▶ Required work
Your task is to reproduce word for word the lines running from the line containing "block = make_block(parts, lacquer)" to the line containing "bpy.data.objects.remove(obj)", inclusive. Nothing else belongs in the answer.

▶ Records for the exercise
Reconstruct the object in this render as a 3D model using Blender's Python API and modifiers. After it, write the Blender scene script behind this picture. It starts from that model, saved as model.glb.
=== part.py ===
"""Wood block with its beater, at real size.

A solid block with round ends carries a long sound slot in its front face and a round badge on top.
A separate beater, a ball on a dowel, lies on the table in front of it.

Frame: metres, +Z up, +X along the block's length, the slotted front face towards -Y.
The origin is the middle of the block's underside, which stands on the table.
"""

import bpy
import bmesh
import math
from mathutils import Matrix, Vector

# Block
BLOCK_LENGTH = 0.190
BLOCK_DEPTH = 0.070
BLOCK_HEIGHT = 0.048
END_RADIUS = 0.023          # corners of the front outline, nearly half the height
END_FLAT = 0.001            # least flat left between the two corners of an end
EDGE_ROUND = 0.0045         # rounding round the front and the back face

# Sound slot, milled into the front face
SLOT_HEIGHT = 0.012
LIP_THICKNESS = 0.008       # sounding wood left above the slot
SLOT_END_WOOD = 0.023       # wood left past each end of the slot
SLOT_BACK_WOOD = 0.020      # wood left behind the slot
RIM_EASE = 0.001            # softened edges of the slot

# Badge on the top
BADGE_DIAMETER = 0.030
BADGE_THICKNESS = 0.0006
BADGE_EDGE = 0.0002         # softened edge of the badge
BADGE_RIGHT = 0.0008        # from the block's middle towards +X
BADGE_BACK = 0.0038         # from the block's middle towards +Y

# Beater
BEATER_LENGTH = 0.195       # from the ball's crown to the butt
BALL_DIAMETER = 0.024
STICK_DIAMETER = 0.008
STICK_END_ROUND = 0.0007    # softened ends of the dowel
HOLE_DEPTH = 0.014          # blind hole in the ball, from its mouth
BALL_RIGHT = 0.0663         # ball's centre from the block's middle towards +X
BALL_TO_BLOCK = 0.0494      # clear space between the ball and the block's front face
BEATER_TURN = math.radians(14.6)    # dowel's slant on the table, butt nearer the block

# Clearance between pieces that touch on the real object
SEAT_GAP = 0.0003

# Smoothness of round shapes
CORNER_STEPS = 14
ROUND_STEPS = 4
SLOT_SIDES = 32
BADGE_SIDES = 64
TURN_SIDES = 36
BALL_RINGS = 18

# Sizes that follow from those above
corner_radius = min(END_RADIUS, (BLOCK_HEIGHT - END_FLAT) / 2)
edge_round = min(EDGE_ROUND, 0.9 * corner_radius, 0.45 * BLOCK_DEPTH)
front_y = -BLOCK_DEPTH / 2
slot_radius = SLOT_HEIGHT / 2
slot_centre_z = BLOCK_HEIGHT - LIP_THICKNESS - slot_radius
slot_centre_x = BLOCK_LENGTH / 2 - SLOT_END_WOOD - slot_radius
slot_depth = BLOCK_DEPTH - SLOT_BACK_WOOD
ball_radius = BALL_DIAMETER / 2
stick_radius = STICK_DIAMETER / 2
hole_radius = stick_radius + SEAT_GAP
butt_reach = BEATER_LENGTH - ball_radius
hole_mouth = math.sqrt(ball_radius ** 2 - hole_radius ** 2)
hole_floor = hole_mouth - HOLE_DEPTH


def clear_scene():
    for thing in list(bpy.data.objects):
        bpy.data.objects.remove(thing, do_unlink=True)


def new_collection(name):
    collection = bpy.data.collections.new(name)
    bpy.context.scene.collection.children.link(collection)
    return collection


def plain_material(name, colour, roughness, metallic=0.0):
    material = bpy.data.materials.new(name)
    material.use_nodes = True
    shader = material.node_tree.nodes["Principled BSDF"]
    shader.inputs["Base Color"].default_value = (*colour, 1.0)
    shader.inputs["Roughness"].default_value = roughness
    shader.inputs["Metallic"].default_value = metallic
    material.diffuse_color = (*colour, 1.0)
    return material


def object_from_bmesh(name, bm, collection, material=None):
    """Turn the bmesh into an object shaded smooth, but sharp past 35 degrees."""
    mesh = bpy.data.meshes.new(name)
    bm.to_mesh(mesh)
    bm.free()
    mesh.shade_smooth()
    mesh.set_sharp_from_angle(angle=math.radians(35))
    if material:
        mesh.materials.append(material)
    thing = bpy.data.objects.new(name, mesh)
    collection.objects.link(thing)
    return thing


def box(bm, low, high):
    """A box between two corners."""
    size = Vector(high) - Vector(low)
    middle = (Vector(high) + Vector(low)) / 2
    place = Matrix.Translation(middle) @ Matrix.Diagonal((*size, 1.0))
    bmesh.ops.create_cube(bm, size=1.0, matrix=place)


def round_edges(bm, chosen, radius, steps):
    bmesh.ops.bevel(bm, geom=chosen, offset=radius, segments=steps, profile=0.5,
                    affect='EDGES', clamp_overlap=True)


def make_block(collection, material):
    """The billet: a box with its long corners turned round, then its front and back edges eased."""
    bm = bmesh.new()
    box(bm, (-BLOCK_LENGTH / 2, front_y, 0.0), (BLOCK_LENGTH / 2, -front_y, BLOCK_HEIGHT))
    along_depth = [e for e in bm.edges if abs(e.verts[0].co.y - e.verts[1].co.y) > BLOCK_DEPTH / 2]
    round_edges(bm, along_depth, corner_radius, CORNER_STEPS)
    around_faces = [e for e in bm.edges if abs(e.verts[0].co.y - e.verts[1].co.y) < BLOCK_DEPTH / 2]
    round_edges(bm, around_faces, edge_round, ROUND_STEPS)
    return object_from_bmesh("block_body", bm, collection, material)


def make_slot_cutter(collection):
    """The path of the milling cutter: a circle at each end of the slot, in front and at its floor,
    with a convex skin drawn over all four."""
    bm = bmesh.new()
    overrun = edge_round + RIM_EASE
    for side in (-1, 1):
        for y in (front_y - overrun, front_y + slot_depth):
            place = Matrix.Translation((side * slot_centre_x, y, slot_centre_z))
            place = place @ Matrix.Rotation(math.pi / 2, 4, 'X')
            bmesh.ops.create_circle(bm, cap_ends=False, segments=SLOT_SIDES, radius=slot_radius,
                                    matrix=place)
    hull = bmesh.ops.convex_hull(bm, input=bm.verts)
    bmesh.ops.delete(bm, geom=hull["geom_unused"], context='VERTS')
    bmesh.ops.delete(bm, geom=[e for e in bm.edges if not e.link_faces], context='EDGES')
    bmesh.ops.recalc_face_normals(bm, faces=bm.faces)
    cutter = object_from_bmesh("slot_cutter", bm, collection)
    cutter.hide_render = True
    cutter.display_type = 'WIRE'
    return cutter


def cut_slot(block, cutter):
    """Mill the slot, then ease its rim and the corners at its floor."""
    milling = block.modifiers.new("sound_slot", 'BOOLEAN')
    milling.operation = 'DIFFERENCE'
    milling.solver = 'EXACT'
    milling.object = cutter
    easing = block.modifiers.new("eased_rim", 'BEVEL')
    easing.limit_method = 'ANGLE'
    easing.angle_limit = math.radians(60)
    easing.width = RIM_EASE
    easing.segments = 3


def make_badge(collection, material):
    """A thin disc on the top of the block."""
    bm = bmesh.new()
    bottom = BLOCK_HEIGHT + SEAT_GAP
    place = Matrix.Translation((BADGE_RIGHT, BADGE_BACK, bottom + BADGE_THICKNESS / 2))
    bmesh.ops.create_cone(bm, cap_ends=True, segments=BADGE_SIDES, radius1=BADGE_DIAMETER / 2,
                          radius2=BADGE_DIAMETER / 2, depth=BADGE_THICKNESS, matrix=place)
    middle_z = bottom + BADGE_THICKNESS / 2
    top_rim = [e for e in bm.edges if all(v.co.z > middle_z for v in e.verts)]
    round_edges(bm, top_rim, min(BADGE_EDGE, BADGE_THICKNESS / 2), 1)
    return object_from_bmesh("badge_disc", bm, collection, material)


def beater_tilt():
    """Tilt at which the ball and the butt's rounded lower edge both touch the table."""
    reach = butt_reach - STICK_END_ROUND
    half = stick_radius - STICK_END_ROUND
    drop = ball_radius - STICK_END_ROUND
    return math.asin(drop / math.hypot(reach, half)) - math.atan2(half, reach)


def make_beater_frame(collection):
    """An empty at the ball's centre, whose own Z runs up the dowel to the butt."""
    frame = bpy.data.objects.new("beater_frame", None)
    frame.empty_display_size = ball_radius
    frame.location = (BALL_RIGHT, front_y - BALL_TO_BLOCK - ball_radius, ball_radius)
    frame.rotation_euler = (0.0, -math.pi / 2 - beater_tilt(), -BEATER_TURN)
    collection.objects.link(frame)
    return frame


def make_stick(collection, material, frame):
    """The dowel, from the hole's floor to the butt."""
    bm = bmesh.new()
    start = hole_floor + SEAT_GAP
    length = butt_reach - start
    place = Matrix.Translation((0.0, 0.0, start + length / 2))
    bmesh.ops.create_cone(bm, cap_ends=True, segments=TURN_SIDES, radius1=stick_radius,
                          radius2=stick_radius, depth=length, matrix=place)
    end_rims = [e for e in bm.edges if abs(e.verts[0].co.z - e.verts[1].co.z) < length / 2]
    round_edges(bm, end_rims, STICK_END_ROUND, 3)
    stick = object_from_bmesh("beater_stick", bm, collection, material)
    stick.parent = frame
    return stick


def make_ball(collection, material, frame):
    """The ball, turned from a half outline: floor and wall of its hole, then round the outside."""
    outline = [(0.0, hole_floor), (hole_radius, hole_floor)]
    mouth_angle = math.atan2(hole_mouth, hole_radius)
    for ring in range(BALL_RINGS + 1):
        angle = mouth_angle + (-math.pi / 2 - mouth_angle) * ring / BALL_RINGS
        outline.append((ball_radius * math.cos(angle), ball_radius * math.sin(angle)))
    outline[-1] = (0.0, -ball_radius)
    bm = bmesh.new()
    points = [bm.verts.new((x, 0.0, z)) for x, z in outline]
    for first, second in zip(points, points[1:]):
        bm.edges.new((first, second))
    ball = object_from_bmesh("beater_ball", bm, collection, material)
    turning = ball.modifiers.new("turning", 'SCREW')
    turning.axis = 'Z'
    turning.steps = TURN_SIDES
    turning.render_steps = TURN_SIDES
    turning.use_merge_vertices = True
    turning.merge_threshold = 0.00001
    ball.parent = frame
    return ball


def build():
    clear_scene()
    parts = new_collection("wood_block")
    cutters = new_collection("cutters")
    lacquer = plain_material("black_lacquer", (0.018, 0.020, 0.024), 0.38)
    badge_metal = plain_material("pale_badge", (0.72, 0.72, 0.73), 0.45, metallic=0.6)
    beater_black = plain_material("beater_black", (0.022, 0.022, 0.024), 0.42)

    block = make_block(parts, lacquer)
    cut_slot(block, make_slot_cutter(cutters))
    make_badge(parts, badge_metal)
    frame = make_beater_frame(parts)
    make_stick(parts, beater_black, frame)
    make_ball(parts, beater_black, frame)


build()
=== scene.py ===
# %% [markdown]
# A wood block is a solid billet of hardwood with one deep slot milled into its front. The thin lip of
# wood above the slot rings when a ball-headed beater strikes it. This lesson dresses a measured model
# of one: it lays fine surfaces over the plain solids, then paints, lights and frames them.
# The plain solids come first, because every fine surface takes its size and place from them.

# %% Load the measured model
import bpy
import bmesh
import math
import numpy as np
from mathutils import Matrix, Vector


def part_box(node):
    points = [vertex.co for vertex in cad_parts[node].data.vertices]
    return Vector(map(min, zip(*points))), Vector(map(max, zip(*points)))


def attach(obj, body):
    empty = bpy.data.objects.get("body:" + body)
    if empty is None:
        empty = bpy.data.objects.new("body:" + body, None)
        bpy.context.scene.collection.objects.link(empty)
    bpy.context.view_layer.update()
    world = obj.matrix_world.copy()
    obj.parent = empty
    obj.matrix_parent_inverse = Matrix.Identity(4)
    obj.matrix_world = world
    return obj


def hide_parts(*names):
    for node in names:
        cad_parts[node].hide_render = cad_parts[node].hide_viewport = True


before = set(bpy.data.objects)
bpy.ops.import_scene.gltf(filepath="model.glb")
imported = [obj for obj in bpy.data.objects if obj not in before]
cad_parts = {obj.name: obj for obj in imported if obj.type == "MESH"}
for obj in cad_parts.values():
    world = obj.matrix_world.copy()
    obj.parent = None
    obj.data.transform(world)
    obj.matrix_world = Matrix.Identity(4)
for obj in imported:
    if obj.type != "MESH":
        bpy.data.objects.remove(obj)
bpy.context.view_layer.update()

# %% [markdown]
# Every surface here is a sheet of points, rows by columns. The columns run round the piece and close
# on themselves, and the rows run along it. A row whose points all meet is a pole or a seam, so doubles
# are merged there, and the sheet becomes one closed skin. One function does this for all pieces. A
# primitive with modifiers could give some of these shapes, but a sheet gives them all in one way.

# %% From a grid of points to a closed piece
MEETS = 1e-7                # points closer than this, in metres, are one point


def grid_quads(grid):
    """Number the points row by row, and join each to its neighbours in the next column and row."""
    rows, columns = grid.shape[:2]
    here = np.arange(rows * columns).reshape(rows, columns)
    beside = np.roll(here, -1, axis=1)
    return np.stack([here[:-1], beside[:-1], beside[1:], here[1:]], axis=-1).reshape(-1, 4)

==

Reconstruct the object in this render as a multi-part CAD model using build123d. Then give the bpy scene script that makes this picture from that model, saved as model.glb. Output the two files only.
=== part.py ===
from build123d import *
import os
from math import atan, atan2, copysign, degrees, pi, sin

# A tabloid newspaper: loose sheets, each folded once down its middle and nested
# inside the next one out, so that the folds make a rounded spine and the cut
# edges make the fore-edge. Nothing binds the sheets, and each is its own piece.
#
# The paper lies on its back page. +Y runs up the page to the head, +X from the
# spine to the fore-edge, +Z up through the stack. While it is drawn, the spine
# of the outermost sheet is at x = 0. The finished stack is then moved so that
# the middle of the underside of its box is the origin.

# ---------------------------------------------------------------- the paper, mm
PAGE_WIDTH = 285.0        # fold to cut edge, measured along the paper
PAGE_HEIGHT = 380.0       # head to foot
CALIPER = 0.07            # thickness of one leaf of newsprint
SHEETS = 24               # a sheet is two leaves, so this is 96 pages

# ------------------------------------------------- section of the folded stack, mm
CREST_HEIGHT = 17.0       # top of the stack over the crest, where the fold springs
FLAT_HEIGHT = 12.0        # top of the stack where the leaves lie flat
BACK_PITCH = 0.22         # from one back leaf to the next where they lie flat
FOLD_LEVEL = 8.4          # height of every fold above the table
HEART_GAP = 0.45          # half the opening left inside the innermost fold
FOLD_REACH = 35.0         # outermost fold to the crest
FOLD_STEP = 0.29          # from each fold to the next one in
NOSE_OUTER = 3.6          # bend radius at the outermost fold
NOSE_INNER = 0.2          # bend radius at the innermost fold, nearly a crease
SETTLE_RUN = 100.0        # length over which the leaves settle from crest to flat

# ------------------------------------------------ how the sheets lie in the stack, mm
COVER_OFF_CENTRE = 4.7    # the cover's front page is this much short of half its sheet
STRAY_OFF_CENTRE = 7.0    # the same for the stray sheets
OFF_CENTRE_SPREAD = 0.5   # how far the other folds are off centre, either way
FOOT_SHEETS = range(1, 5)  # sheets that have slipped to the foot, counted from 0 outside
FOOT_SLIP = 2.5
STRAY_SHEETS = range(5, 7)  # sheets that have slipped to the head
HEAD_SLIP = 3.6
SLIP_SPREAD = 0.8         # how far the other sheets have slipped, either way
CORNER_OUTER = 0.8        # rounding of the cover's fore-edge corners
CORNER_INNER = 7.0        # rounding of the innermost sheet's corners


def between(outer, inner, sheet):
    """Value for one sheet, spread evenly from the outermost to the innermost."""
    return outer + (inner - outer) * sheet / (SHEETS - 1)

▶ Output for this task
    block = make_block(parts, lacquer)
    cut_slot(block, make_slot_cutter(cutters))
    make_badge(parts, badge_metal)
    frame = make_beater_frame(parts)
    make_stick(parts, beater_black, frame)
    make_ball(parts, beater_black, frame)


build()
=== scene.py ===
# %% [markdown]
# A wood block is a solid billet of hardwood with one deep slot milled into its front. The thin lip of
# wood above the slot rings when a ball-headed beater strikes it. This lesson dresses a measured model
# of one: it lays fine surfaces over the plain solids, then paints, lights and frames them.
# The plain solids come first, because every fine surface takes its size and place from them.

# %% Load the measured model
import bpy
import bmesh
import math
import numpy as np
from mathutils import Matrix, Vector


def part_box(node):
    points = [vertex.co for vertex in cad_parts[node].data.vertices]
    return Vector(map(min, zip(*points))), Vector(map(max, zip(*points)))


def attach(obj, body):
    empty = bpy.data.objects.get("body:" + body)
    if empty is None:
        empty = bpy.data.objects.new("body:" + body, None)
        bpy.context.scene.collection.objects.link(empty)
    bpy.context.view_layer.update()
    world = obj.matrix_world.copy()
    obj.parent = empty
    obj.matrix_parent_inverse = Matrix.Identity(4)
    obj.matrix_world = world
    return obj


def hide_parts(*names):
    for node in names:
        cad_parts[node].hide_render = cad_parts[node].hide_viewport = True


before = set(bpy.data.objects)
bpy.ops.import_scene.gltf(filepath="model.glb")
imported = [obj for obj in bpy.data.objects if obj not in before]
cad_parts = {obj.name: obj for obj in imported if obj.type == "MESH"}
for obj in cad_parts.values():
    world = obj.matrix_world.copy()
    obj.parent = None
    obj.data.transform(world)
    obj.matrix_world = Matrix.Identity(4)
for obj in imported:
    if obj.type != "MESH":
        bpy.data.objects.remove(obj)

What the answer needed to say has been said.